▼
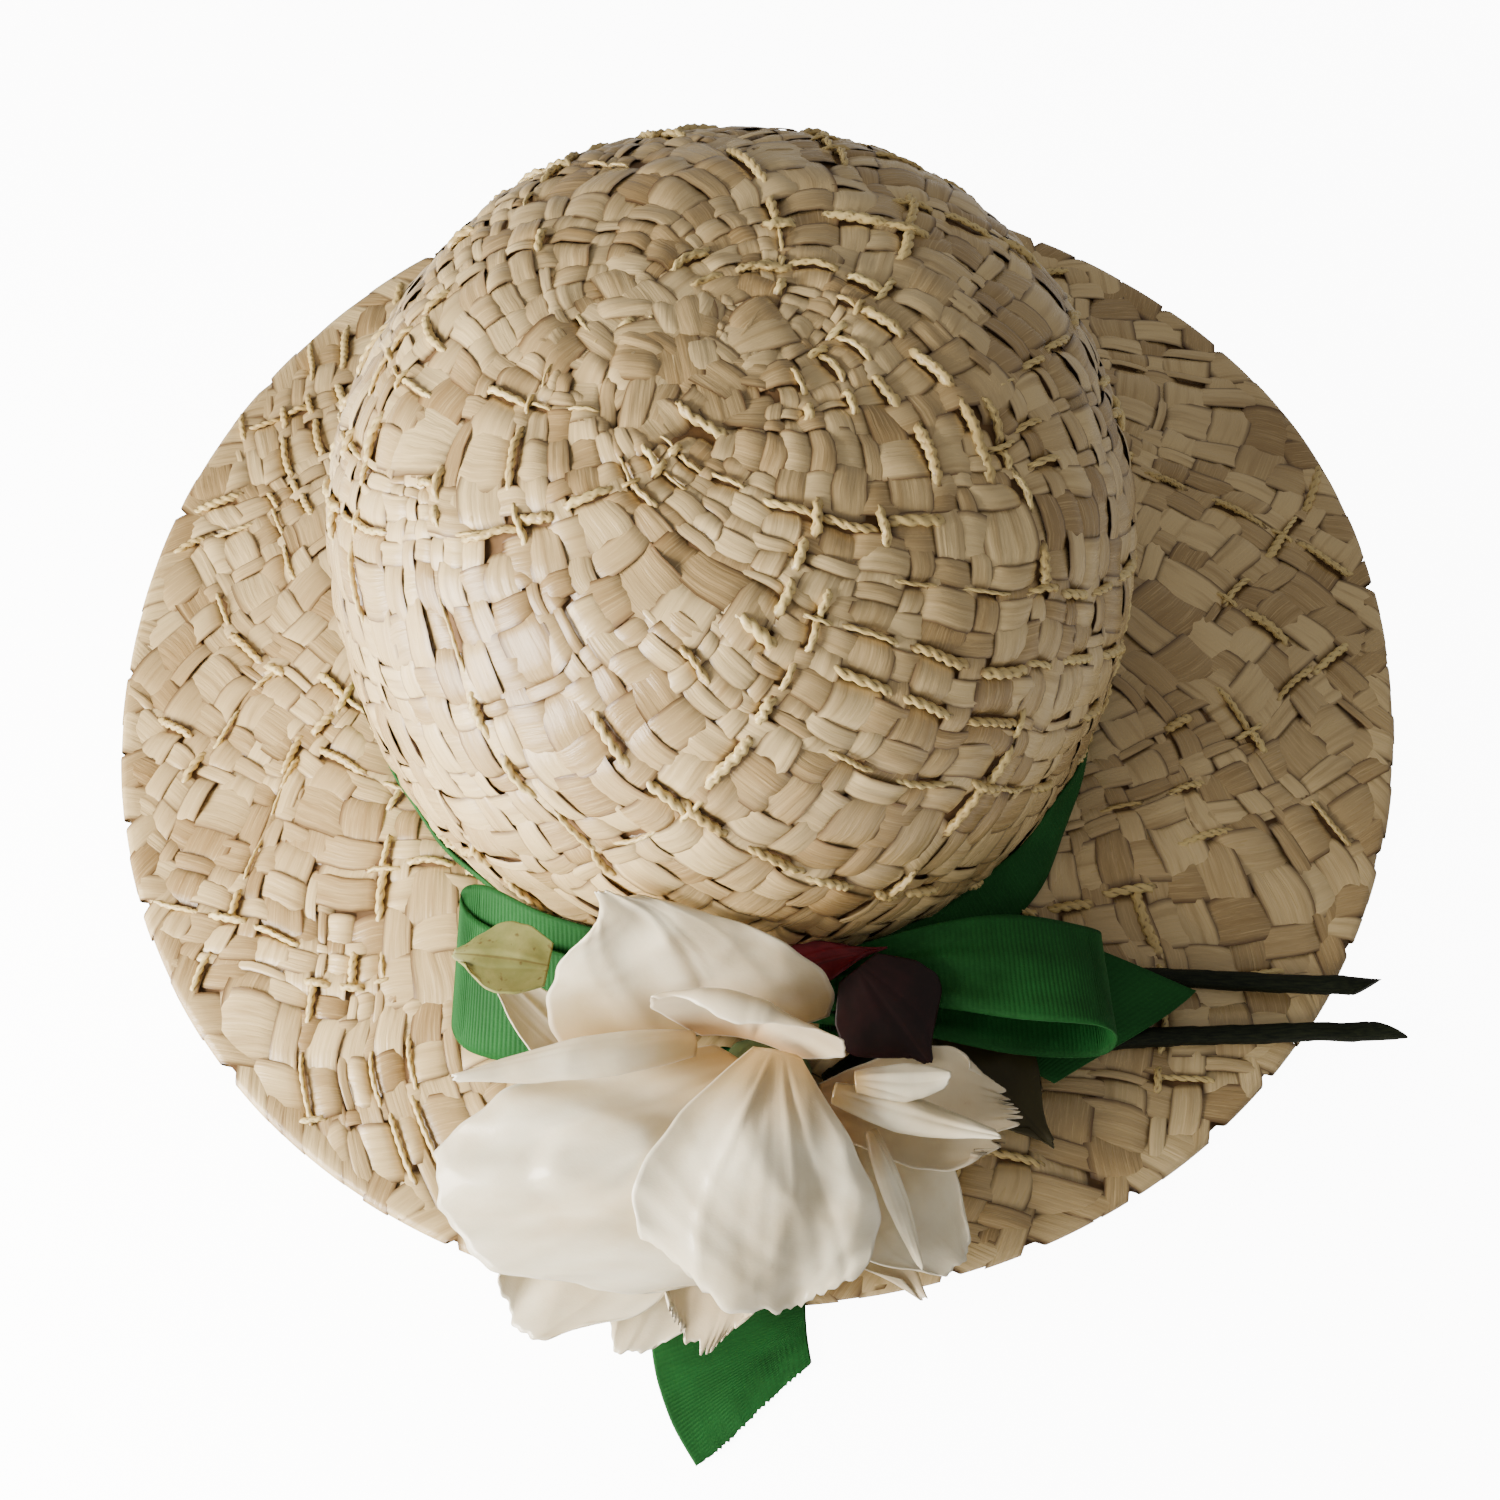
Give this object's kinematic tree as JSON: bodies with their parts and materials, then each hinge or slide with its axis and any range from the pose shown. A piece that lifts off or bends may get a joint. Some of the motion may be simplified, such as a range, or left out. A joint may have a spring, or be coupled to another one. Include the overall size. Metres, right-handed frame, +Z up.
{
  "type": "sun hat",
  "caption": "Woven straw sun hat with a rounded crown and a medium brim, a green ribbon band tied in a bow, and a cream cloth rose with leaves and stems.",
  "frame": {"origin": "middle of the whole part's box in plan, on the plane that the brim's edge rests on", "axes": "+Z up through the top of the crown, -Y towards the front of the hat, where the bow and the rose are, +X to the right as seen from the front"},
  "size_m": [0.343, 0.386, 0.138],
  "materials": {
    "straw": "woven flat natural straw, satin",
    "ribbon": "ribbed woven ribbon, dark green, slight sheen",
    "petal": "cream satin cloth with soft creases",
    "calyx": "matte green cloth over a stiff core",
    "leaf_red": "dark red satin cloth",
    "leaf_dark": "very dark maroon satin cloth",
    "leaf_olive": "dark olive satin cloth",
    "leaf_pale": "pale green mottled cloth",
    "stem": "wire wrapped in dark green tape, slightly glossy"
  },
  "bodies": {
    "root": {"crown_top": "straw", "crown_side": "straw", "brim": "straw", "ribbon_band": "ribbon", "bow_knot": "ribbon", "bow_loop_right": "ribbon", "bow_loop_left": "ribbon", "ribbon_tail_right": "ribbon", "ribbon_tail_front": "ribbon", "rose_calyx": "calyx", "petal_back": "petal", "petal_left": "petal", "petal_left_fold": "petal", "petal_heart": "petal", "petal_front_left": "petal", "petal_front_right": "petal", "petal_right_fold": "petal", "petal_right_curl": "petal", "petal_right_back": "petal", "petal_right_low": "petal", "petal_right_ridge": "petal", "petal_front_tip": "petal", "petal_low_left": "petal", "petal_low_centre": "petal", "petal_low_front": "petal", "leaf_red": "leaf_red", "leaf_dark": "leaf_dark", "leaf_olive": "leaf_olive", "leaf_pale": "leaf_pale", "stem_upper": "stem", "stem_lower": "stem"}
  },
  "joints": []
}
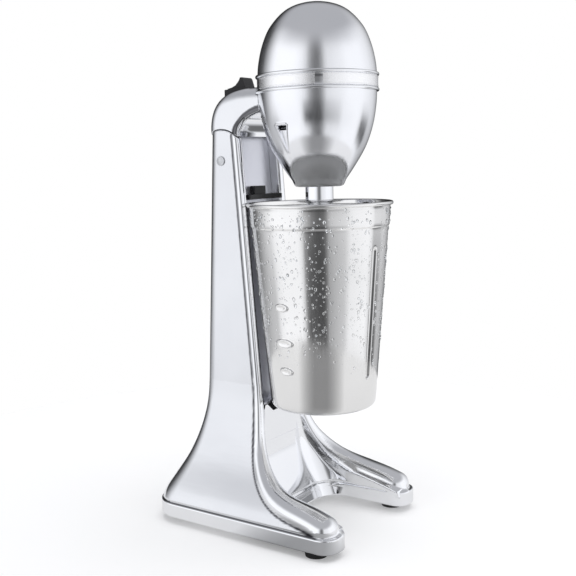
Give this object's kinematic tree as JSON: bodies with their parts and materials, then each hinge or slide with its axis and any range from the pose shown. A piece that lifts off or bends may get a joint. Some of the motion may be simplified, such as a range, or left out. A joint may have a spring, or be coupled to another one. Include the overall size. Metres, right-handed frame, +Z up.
▲
▶ TASK TO CARRY OUT
Go through the records and print each one exactly.

▶ PROBLEM SOLUTION
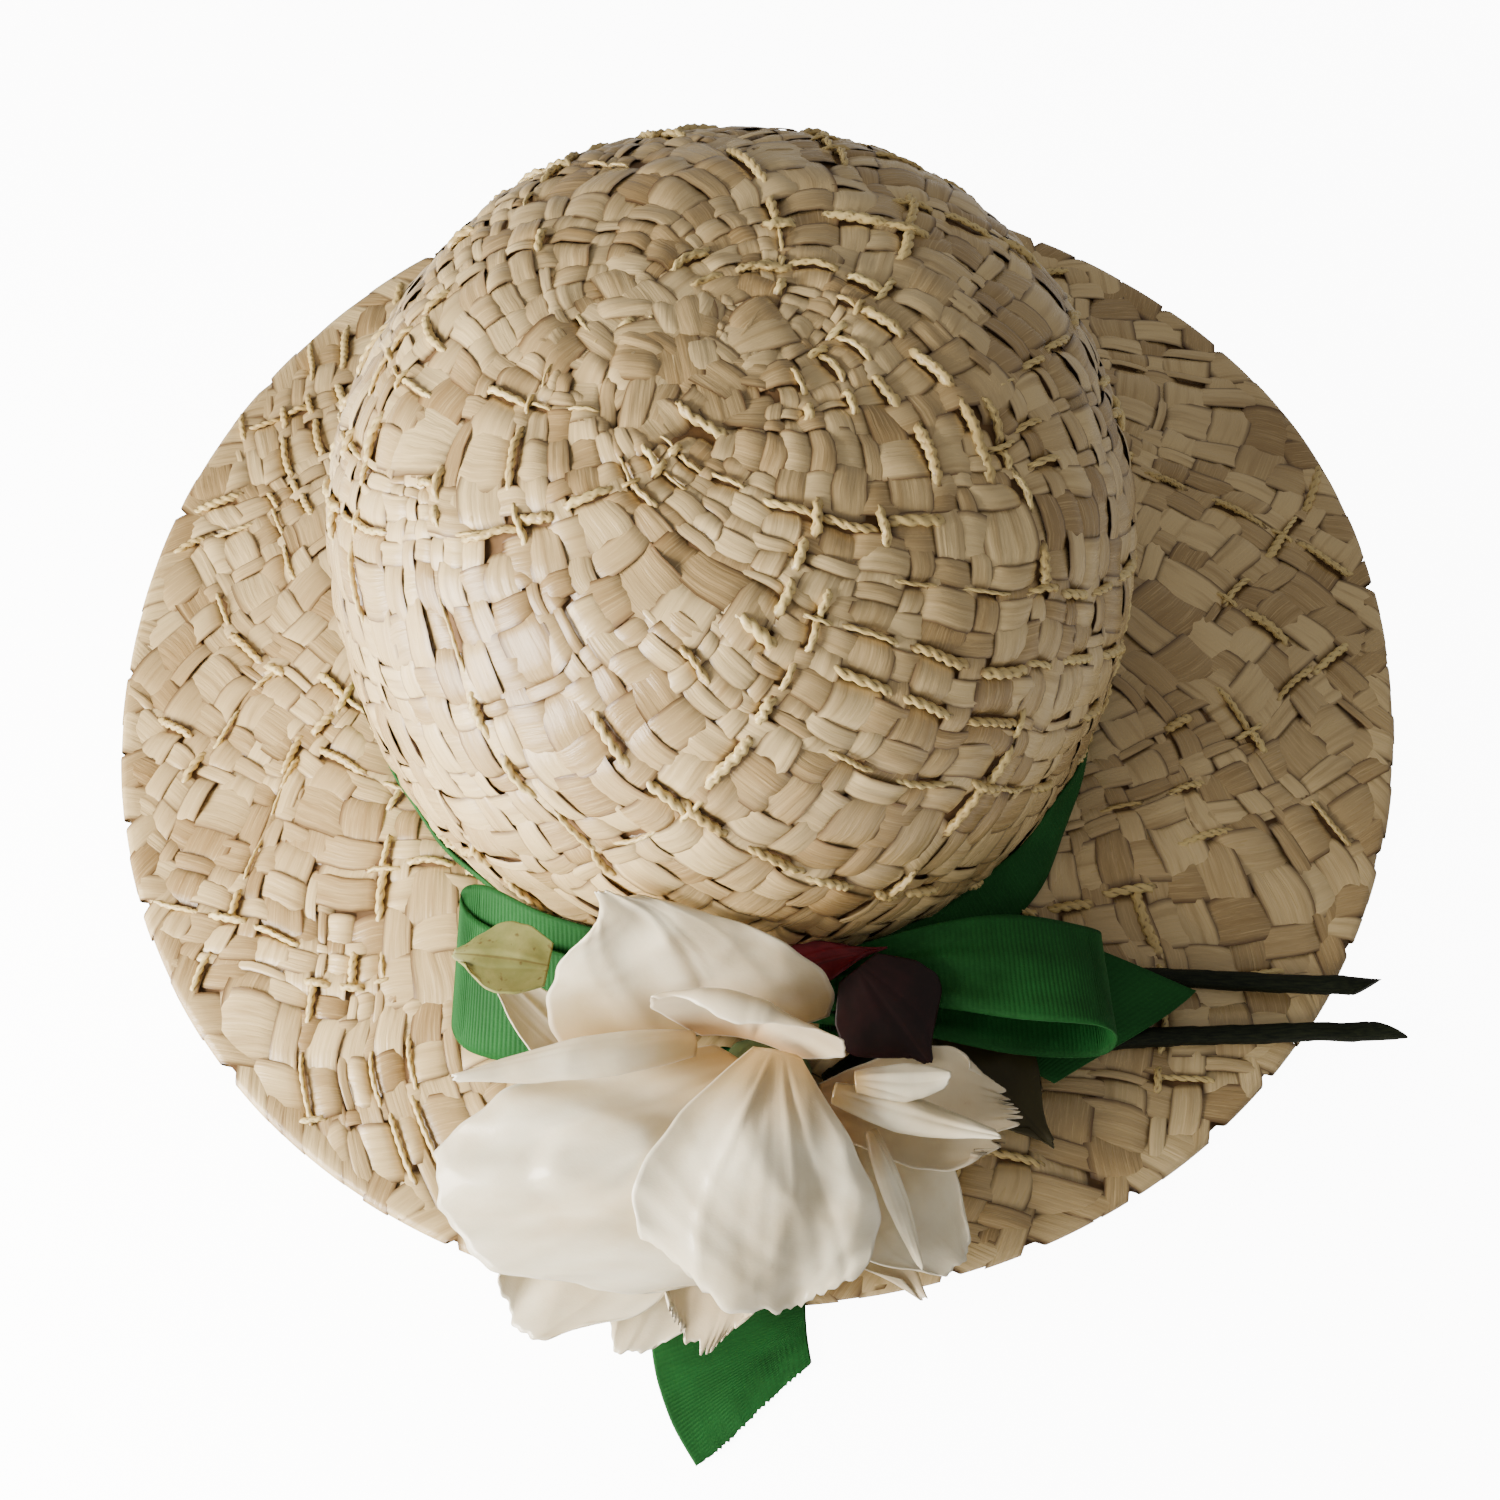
Give this object's kinematic tree as JSON: bodies with their parts and materials, then each hinge or slide with its axis and any range from the pose shown. A piece that lifts off or bends may get a joint. Some of the motion may be simplified, such as a range, or left out. A joint may have a spring, or be coupled to another one. Include the overall size. Metres, right-handed frame, +Z up.
{
  "type": "sun hat",
  "caption": "Woven straw sun hat with a rounded crown and a medium brim, a green ribbon band tied in a bow, and a cream cloth rose with leaves and stems.",
  "frame": {"origin": "middle of the whole part's box in plan, on the plane that the brim's edge rests on", "axes": "+Z up through the top of the crown, -Y towards the front of the hat, where the bow and the rose are, +X to the right as seen from the front"},
  "size_m": [0.343, 0.386, 0.138],
  "materials": {
    "straw": "woven flat natural straw, satin",
    "ribbon": "ribbed woven ribbon, dark green, slight sheen",
    "petal": "cream satin cloth with soft creases",
    "calyx": "matte green cloth over a stiff core",
    "leaf_red": "dark red satin cloth",
    "leaf_dark": "very dark maroon satin cloth",
    "leaf_olive": "dark olive satin cloth",
    "leaf_pale": "pale green mottled cloth",
    "stem": "wire wrapped in dark green tape, slightly glossy"
  },
  "bodies": {
    "root": {"crown_top": "straw", "crown_side": "straw", "brim": "straw", "ribbon_band": "ribbon", "bow_knot": "ribbon", "bow_loop_right": "ribbon", "bow_loop_left": "ribbon", "ribbon_tail_right": "ribbon", "ribbon_tail_front": "ribbon", "rose_calyx": "calyx", "petal_back": "petal", "petal_left": "petal", "petal_left_fold": "petal", "petal_heart": "petal", "petal_front_left": "petal", "petal_front_right": "petal", "petal_right_fold": "petal", "petal_right_curl": "petal", "petal_right_back": "petal", "petal_right_low": "petal", "petal_right_ridge": "petal", "petal_front_tip": "petal", "petal_low_left": "petal", "petal_low_centre": "petal", "petal_low_front": "petal", "leaf_red": "leaf_red", "leaf_dark": "leaf_dark", "leaf_olive": "leaf_olive", "leaf_pale": "leaf_pale", "stem_upper": "stem", "stem_lower": "stem"}
  },
  "joints": []
}
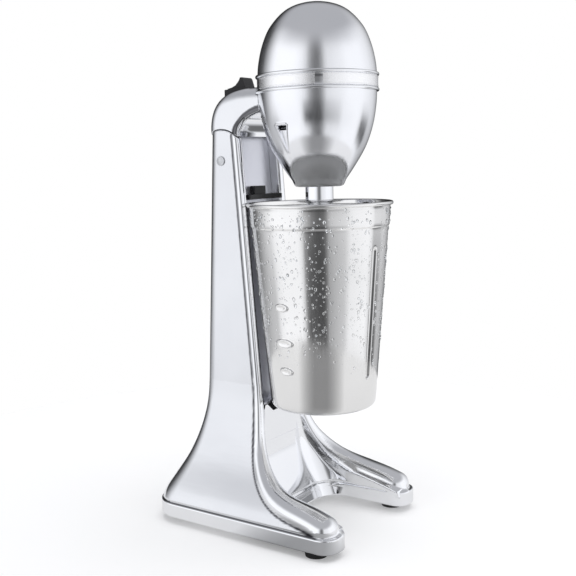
Give this object's kinematic tree as JSON: bodies with their parts and materials, then each hinge or slide with its axis and any range from the pose shown. A piece that lifts off or bends may get a joint. Some of the motion may be simplified, such as a range, or left out. A joint may have a spring, or be coupled to another one. Include the overall size. Metres, right-handed frame, +Z up.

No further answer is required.